Imagine two LEGO kits: one is a basic set (DataFrame) where the parts are generic and can be assembled in many ways, and the other is a specialized set (Dataset) where every piece is molded to fit exactly, ensuring a perfect build with no mistakes—this difference ensures that the specialized set catches errors during planning rather than mid-build.
- Why are Datasets only available in Scala and Java but not in Python?
This is because Datasets require static typing for compile-time type safety, a feature inherent to Scala and Java but absent in dynamically typed languages like Python. Consequently, Spark only offers DataFrames for these languages.

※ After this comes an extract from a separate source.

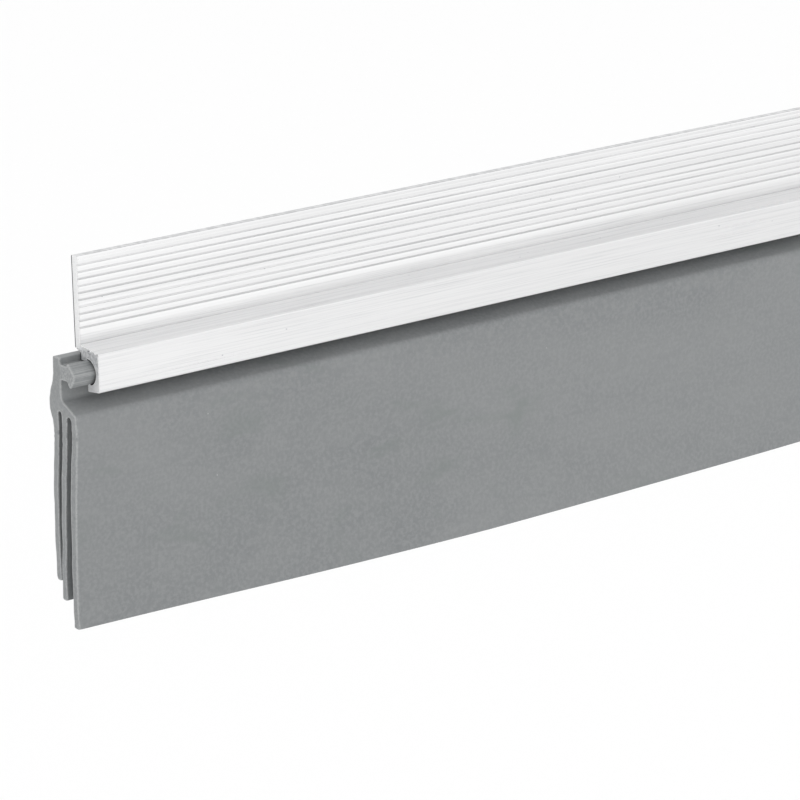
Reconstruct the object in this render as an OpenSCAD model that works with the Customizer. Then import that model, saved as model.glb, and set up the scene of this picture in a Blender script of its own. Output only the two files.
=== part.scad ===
// Door sweep: an aluminium retainer screwed to the bottom of a door's face, with a
// flexible three-fin insert slid into its channel.
// Frame: +X along the door, +Y into the door, +Z up. The origin lies on the flange's
// back face, at mid length and on the line of the screws. Sections are drawn in the
// YZ plane, and depths are measured down from the flange's top edge.

/* [Sweep] */
// Length of the retainer and of the insert
sweep_length = 914.4; // [600:0.1:1200]
// Height from the flange's top edge to the front fin's tip
overall_height = 60; // [57:0.5:75]
// How far the insert stands out of the retainer's left end
insert_offset = 3.9; // [0:0.1:12]

/* [Retainer] */
// Thickness of the flange
flange_thickness = 1.6; // [1.4:0.1:2]
// Depth of the flange's lower edge below its top edge
flange_depth = 14.9; // [14.5:0.1:16]
// Height of the channel box below the flange's lower edge
box_height = 6.2; // [6.1:0.1:7]
// Distance of the front face from the door
box_depth = 6.4; // [6.2:0.1:8]
// Radius of the channel that holds the insert
channel_r = 2.05; // [1.95:0.01:2.15]
// Number of decorative grooves along the flange
groove_count = 10; // [1:1:10]
// Distance from one groove to the next
groove_pitch = 1.12; // [0.8:0.01:1.15]
// Radius of each groove
groove_r = 0.2; // [0.1:0.01:0.3]

/* [Insert] */
// Thickness of the rear wall behind the channel
wall_thickness = 2; // [1.2:0.1:2.2]
// Thickness of the front fin
front_fin_t = 1.4; // [1:0.05:1.5]
// Thickness of the middle fin
middle_fin_t = 1.2; // [1:0.05:1.45]
// Thickness of the rear fin
rear_fin_t = 1.3; // [1:0.05:1.4]
// How much shorter the middle fin is than the front fin
middle_fin_step = 4.1; // [2:0.1:8]
// How much shorter the rear fin is than the front fin
rear_fin_step = 7.1; // [4:0.1:12]
// Radius of the fins' gentle curve
fin_curve_r = 270; // [200:5:600]
// Backward lean of the fins where they leave the spine
fin_lean = 7.4; // [0:0.1:9]

/* [Screws] */
// Distance from the retainer's end to the nearest slot
slot_inset = 180; // [100:1:200]
// Width of each slot
slot_width = 4; // [3.8:0.1:4.4]
// Height of each slot
slot_height = 8.4; // [7:0.1:9]
// Radius of a screw's thread
thread_r = 1.75; // [1.6:0.01:1.8]
// Length of a screw below its head
screw_length = 12.7; // [9.5:0.1:19]
// Radius of a screw's head
head_r = 3.4; // [3:0.1:3.6]
// Height of a screw's head
head_height = 2.1; // [1.8:0.1:2.4]

/* [Hidden] */
$fn = 64;

aluminium_colour = [0.9, 0.9, 0.91];
vinyl_colour = [0.5, 0.51, 0.51];
steel_colour = [0.72, 0.73, 0.75];

// Flange and box, as depths and as distances in front of the door
screw_line_depth = 7.5;
ledge_depth = flange_depth - 0.7;
ledge_fall = 0.65;
jog_depth = flange_depth + 0.5;
mouth_depth = jog_depth + 1.2;
retainer_depth = flange_depth + box_height;
jaw_drop = 0.35;
jaw_y = -1.4;
corner_r = 0.3;
ledge_fillet_r = 0.15;
top_edge_r = 0.25;
first_groove = 1.45;

// Channel, the catch above its mouth and the lip below it
channel_y = -3.5;
channel_depth = mouth_depth + 1.65;
catch_y = -3.15;
lip_y = -3.2;
lip_depth = mouth_depth + 3;
lip_reach = 0.3;
lip_root = 0.75;

// Insert's spine
clearance = 0.1;
wall_y = jaw_y + clearance;
wall_back = wall_y + wall_thickness;
wall_top = jog_depth + 0.3;
neck_top = mouth_depth + 0.15;
neck_foot = mouth_depth + 2.55;
bead_angles = [93, 159, 186, 254];
shoulder_r = 0.8;
shoulder_depth = retainer_depth + 0.9;
front_corner_r = 1.2;
front_corner_depth = retainer_depth + 4.1;
heel_start = retainer_depth - 2.6;
heel_swell = 1.15;
heel_steps = 19;

// Fins and the knuckles that they flex on
root_depth = retainer_depth + 6.9;
front_root_y = -4.6;
middle_root_y = -1.9;
rear_root_y = 0.3;
front_gap_height = 3.1;
rear_gap_height = 3.6;
knuckle_clearance = 0.06;
knuckle_reach = 0.3;
flex_limit = 35;
flex_margin = 4;
curve_fn = 720;

// Screws
screw_count = 4;
screw_pitch = (sweep_length - 2 * slot_inset) / (screw_count - 1);
neck_r = 1.5;
head_gap = 0.05;
tip_length = 3.5;
recess_width = 0.9;
recess_depth = 1.2;
recess_span = 3.6;

// Height in the part's frame of a depth below the flange's top edge
function z_at(depth) = screw_line_depth - depth;

// Points along an arc about centre c, from angle a0 to a1
function arc(c, r, a0, a1, steps = 8) = [
    for (i = [0:steps])
        let (a = a0 + (a1 - a0) * i / steps) c + r * [cos(a), sin(a)]
];

// Angle, about centre a, at which a line leaves one circle to meet another on its other side
function crossing_angle(a, b, radii) =
    atan2(b[1] - a[1], b[0] - a[0]) + acos(radii / norm(b - a));

function screw_x(i) = -sweep_length / 2 + slot_inset + i * screw_pitch;

// Draws a YZ section along X
module along_x(x_start, length) {
    translate([x_start, 0, 0]) rotate([90, 0, 90]) linear_extrude(length) children();
}

// ---- Retainer ----

// The flange, the ledge and the box below it, with the box's back cut away for the insert
module retainer_outline() {
    ledge_z = z_at(ledge_depth);
    front_top_z = ledge_z - ledge_fall;
    foot_z = z_at(retainer_depth);
    polygon(concat(
        [[0, z_at(0)], [0, z_at(flange_depth)]],
        [[jaw_y, z_at(jog_depth)], [jaw_y, z_at(mouth_depth)]],
        [[lip_y, z_at(mouth_depth)], [lip_y, foot_z - jaw_drop]],
        arc([corner_r - box_depth, foot_z + corner_r], corner_r, 270, 180),
        arc([corner_r - box_depth, front_top_z - corner_r], corner_r, 180, 90),
        arc([-flange_thickness - ledge_fillet_r, ledge_z + ledge_fillet_r], ledge_fillet_r, 270, 360),
        arc([top_edge_r - flange_thickness, z_at(top_edge_r)], top_edge_r, 180, 90)
    ));
}

// The round channel, closed at the back by a catch above and a lip below its mouth
module channel_void() {
    channel_z = z_at(channel_depth);
    channel_foot = channel_z - channel_r;
    lip_z = z_at(lip_depth);
    difference() {
        translate([channel_y, channel_z]) circle(channel_r);
        translate([catch_y, channel_foot]) square(2 * channel_r);
        polygon([
            [catch_y, lip_z], [lip_y - lip_reach, lip_z],
            [lip_y - lip_root, channel_foot], [catch_y, channel_foot]
        ]);
    }
    translate([lip_y - clearance, lip_z]) square([box_depth, z_at(mouth_depth) - lip_z]);
}

module retainer_section() {
    difference() {
        retainer_outline();
        channel_void();
        for (i = [0:groove_count - 1])
            translate([-flange_thickness, z_at(first_groove + i * groove_pitch)])
                circle(groove_r, $fn = 24);
    }
}

module slot_void() {
    straight = slot_height - slot_width;
    rotate([90, 0, 0])
        linear_extrude(4 * flange_thickness, center = true) {
            square([slot_width, straight], center = true);
            for (side = [-1, 1])
                translate([0, side * straight / 2]) circle(d = slot_width);
        }
}

module retainer() {
    color(aluminium_colour)
        difference() {
            along_x(-sweep_length / 2, sweep_length) retainer_section();
            for (i = [0:screw_count - 1]) translate([screw_x(i), 0, 0]) slot_void();
        }
}

// ---- Insert ----

// Back of the spine: the wall swells into a heel that presses on the door
function back_y(t) =
    wall_back + t * (rear_root_y + rear_fin_t / 2 - wall_back) + heel_swell * pow(sin(180 * t), 2);

// Outer edge of the spine: wall, neck, barbed bead, sloping shoulder and heel
module spine_outline() {
    bead_centre = [channel_y, z_at(channel_depth)];
    bead_r = channel_r - clearance;
    barb_y = catch_y - clearance;
    front_y = front_root_y - front_fin_t / 2;
    shoulder_centre = [wall_y - shoulder_r, z_at(shoulder_depth)];
    corner_centre = [front_y + front_corner_r, z_at(front_corner_depth)];
    slope = crossing_angle(shoulder_centre, corner_centre, shoulder_r + front_corner_r);
    polygon(concat(
        arc([wall_back - corner_r, z_at(wall_top + corner_r)], corner_r, 0, 90),
        [[wall_y, z_at(wall_top)], [wall_y, z_at(neck_top)], [barb_y, z_at(neck_top)]],
        [[barb_y, bead_centre[1] + bead_r * sin(bead_angles[0])]],
        [for (a = bead_angles) bead_centre + bead_r * [cos(a), sin(a)]],
        [[barb_y, z_at(neck_foot)], [wall_y, z_at(neck_foot)]],
        arc(shoulder_centre, shoulder_r, 0, slope),
        arc(corner_centre, front_corner_r, 180 + slope, 180),
        [[front_y, z_at(root_depth)]],
        [
            for (i = [heel_steps:-1:0])
                let (t = i / heel_steps)
                [back_y(t), z_at(heel_start + t * (root_depth - heel_start))]
        ]
    ));
}

// Round-ended slot between two fins, open at the bottom
module fin_gap(y_front, y_back, height) {
    half = (y_back - y_front) / 2;
    translate([y_front + half, z_at(root_depth)]) {
        translate([0, height - half]) circle(half);
        translate([-half, -half]) square([2 * half, height]);
    }
}

// Room for a fin's rounded root and for the fin as it flexes either way
module knuckle_void(root_y, thickness) {
    reach = thickness / 2 + knuckle_reach;
    lift = reach * tan(flex_limit + flex_margin);
    translate([root_y, z_at(root_depth)]) {
        circle(thickness / 2 + knuckle_clearance);
        for (side = [-1, 1])
            polygon([[0, 0], [side * reach, lift], [side * reach, -reach], [0, -reach]]);
    }
}

module spine_section() {
    front_back = front_root_y + front_fin_t / 2;
    middle_front = middle_root_y - middle_fin_t / 2;
    middle_back = middle_root_y + middle_fin_t / 2;
    rear_front = rear_root_y - rear_fin_t / 2;
    difference() {
        spine_outline();
        fin_gap(front_back, middle_front, front_gap_height);
        fin_gap(middle_back, rear_front, rear_gap_height);
        knuckle_void(front_root_y, front_fin_t);
        knuckle_void(middle_root_y, middle_fin_t);
        knuckle_void(rear_root_y, rear_fin_t);
    }
}

module insert_spine() {
    color(vinyl_colour) along_x(-sweep_length / 2 - insert_offset, sweep_length) spine_section();
}

// One fin: a strip along a shallow arc, rounded at its root and at its tip
module fin_section(root_y, thickness, tip_depth) {
    half = thickness / 2;
    sweep_angle = (tip_depth - root_depth - half) / fin_curve_r * 180 / PI;
    tip_angle = fin_lean - sweep_angle;
    far = fin_curve_r + 4 * thickness;
    centre = [root_y, z_at(root_depth)] - fin_curve_r * [cos(fin_lean), sin(fin_lean)];
    translate(centre) {
        intersection() {
            difference() {
                circle(fin_curve_r + half, $fn = curve_fn);
                circle(fin_curve_r - half, $fn = curve_fn);
            }
            polygon([
                [0, 0],
                far * [cos(tip_angle), sin(tip_angle)],
                far * [cos(fin_lean), sin(fin_lean)]
            ]);
        }
        for (a = [fin_lean, tip_angle])
            translate(fin_curve_r * [cos(a), sin(a)]) circle(half);
    }
}

module fin(root_y, thickness, tip_depth) {
    color(vinyl_colour)
        along_x(-sweep_length / 2 - insert_offset, sweep_length)
            fin_section(root_y, thickness, tip_depth);
}

module front_fin() {
    fin(front_root_y, front_fin_t, overall_height);
}

module middle_fin() {
    fin(middle_root_y, middle_fin_t, overall_height - middle_fin_step);
}

module rear_fin() {
    fin(rear_root_y, rear_fin_t, overall_height - rear_fin_step);
}

// ---- Screws ----

// Half section of a pan head screw, drawn with the head's seat at height 0
module screw_section() {
    dome_r = (head_r * head_r + head_height * head_height) / (2 * head_height);
    shank_start = flange_thickness + 2 * head_gap;
    intersection() {
        translate([0, head_height - dome_r]) circle(dome_r, $fn = 96);
        square([head_r, head_height]);
    }
    translate([0, -shank_start]) square([neck_r, shank_start]);
    translate([0, tip_length - screw_length])
        square([thread_r, screw_length - tip_length - shank_start]);
    polygon([[0, -screw_length], [thread_r, tip_length - screw_length], [0, tip_length - screw_length]]);
}

module screw(i) {
    color(steel_colour)
        translate([screw_x(i), -flange_thickness - head_gap, 0])
            rotate([90, 0, 0])
                difference() {
                    rotate_extrude() screw_section();
                    for (turn = [0, 90])
                        rotate([0, 0, turn])
                            translate([-recess_span / 2, -recess_width / 2, head_height - recess_depth])
                                cube([recess_span, recess_width, 2 * recess_depth]);
                }
}

retainer();
insert_spine();
front_fin();
middle_fin();
rear_fin();
for (i = [0:screw_count - 1])
    screw(i);
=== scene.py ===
import math

import bmesh
import bpy
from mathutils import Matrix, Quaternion, Vector, noise
from mathutils.geometry import delaunay_2d_cdt


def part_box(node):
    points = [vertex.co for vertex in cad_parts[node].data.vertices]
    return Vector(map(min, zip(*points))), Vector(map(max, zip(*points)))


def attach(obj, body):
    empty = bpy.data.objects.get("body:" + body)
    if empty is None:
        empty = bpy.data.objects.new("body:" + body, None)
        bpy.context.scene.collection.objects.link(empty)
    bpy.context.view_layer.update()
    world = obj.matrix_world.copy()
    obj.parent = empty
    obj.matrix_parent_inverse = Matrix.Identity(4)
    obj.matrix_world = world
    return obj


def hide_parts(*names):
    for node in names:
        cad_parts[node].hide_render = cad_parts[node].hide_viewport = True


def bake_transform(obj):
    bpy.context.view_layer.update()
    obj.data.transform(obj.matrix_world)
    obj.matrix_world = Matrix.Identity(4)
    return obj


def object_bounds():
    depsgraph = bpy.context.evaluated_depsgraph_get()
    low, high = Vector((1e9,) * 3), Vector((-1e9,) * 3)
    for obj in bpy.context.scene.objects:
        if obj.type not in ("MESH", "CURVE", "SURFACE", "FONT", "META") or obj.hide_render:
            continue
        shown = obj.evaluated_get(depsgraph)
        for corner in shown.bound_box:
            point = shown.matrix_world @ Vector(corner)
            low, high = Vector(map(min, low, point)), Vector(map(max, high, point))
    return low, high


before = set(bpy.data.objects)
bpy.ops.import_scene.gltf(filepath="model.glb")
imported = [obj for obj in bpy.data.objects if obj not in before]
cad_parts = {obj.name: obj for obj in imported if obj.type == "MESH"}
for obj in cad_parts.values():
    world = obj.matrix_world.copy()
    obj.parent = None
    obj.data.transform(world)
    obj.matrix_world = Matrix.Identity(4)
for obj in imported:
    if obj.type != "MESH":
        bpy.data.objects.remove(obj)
cad_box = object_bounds()

# Lengths are in millimetres until a mesh is made. A section is a list of (y, z) points.
MM = 1000.0
retainer_low, retainer_high = (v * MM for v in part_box("retainer"))
insert_low, insert_high = (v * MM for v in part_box("insert_spine"))
front_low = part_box("front_fin")[0] * MM
middle_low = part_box("middle_fin")[0] * MM
rear_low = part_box("rear_fin")[0] * MM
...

Consider a premium LEGO kit that requires each piece to have specific dimensions and colors defined in advance (static typing). Such precision is only possible in a setting where every element is strictly regulated. In more flexible environments, you opt for a kit that allows natural adaptation (DataFrames), without enforcing strict piece matching.
- What performance considerations should be made when choosing between Datasets and DataFrames?
DataFrames generally offer slightly better performance due to lower serialization overhead and full Catalyst optimizations. Datasets, while providing compile-time type safety, introduce some additional overhead due to their type encoding/decoding processes. The choice depends on whether the safety of compile-time checks is worth the slight performance tradeoff.
When choosing between two LEGO kits, one might be a high-performance, streamlined kit (DataFrame) that lets you build quickly, while the other (Dataset) adds a little extra time ensuring every piece fits perfectly. If you value speed over perfect precision, you might choose the streamlined kit. But for critical models where accuracy is paramount, the extra time for type safety in the premium kit is justified.